Letters to The Editor 

Seeds of Discontent
The persecution of Adam Guerrero is wrongheaded, misinformed, and malicious ("Seeds of Discontent," September 15th issue). The idea that a home should be an energy-sucking ornament instead of a productive, ecologically responsible contributor to the welfare of the residents, their neighborhood, and community is dead wrong. Home-as-ornament is a relic of the post-WWII oil bonanza and is no more relevant now than it was for millennia of civilized human existence.

Judge Larry Potter isn't fit, judging by this ruling, and should be reassigned to more useful pursuits, such as vegetable gardening.

Rick Ostrander
Elkins, West Virginia

I hope our elected officials in city and county government can do something about the ruling against Adam Guerrero in Judge Potter's court. If for some reason this garden, used to teach young urban kids about growing food and all that it involves, is against a local law or ordinance, perhaps it should be changed. Failing that, perhaps a grant to erect a fence around Guerrero's lot could be used. You would think with all the bad-mouthing of teachers in this county and state, this teacher should be given an award.

Jack Bishop

Schnucks opened a full-service grocery in downtown St. Louis in August 2009. This grocery is stunning: 21,000 square feet on the ground floor, with an additional 6,000 square feet for lunch seating on the mezzanine. It's jammed and is open seven days a week. I travel to St. Louis frequently, and rumors circulated that the company planned to open a similar store here. Unfortunately, Schnucks discovered that Memphians are not cosmopolitan shoppers and refuse to pay for specialty items. Salad dressings from such St. Louis restaurants as Tony's, Charlie Gitto's, and Zia's sat on the shelf in Memphis. They learned too late that this is a city of Walmart, Aldi, and Superlo shoppers. Low price, not quality, is the sole consideration.

Harry J. Jaffe

We're Fine
Memphis, you are doing just fine. Forget what Forbes magazine says. Let's define ourselves and not permit people elsewhere to do it for us. We have beautiful trees, the best barbecue, wonderful music, and great weather (most of the time). When the elements converge, there is no better place on earth. I know because I've lived up and down the Eastern Seaboard and in London. Eudora Welty described the South as a nation of storytellers. Here is one: I was out walking the other day and stopped to talk with a stranger. As it happens, I was friends with her sister many years ago. I described to her the Great Blizzard of 1962(?), when I was snowbound at her sister's house. She remembered that blizzard (all 12 inches of it) and told me she was snowbound at her boyfriend's house. They were eventually married. Ah, Memphis.

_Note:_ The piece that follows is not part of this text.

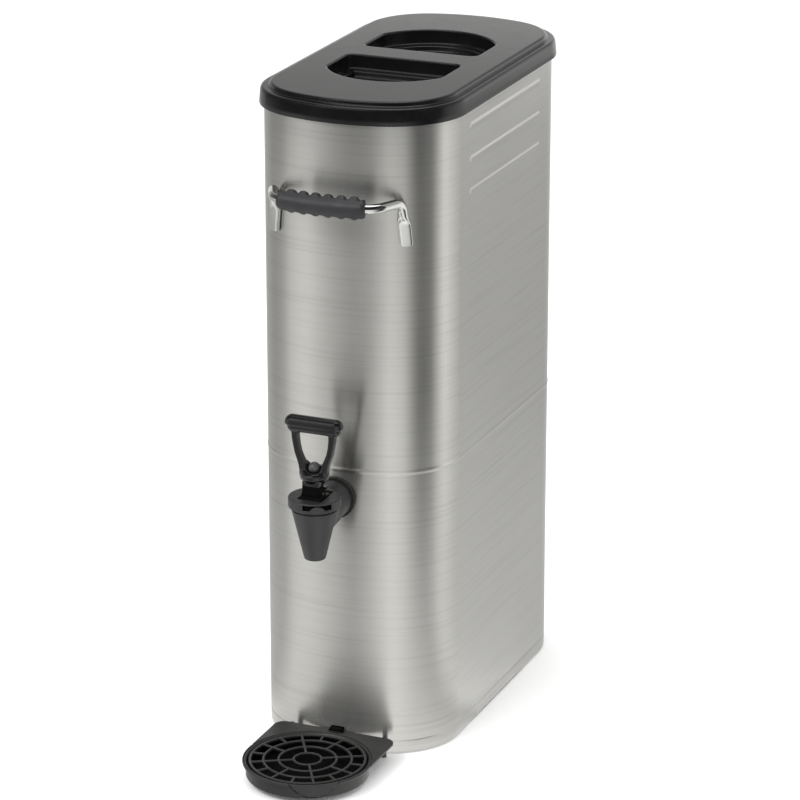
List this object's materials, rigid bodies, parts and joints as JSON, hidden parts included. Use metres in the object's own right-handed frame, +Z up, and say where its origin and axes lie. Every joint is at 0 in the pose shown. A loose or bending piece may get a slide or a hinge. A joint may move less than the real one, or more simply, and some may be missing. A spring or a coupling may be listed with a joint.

There are also many wonderful people and groups that provide care and protection for our animals. They do this day in, day out for little or no compensation, because they love what they do. Alas, the spotlamp is mysteriously compelled toward the difficulties we are experiencing with regard to animal care rather than toward those who are emblematic of the kind and generous Memphis spirit. I propose that we instead illuminate these outstanding people who contribute so very much to this City of Good Abode.

Kingsley Hooker

Rick Perry
Rick Perry has thankfully shot himself in the foot with regard to winning the presidency. He might have squeaked by with his desire to eliminate the constitutional separation of church and state and make Christianity the state religion. He might even have survived criminalizing homosexuality. What he won't survive is his desire to do away with Medicare and Social Security. Although our country grows more greedy, selfish, and heartless with each passing day, we are still a long way from embracing the Tea Party mantra of "Let them die" with regard to our poor and elderly. There is still enough heart left in even the most jaded Republican to refute that draconian vision. Even wealthy Republicans have elderly relatives. 

One misguided Texas governor has done enough damage to last us for decades (if not centuries). Let's not make the same sad mistake again.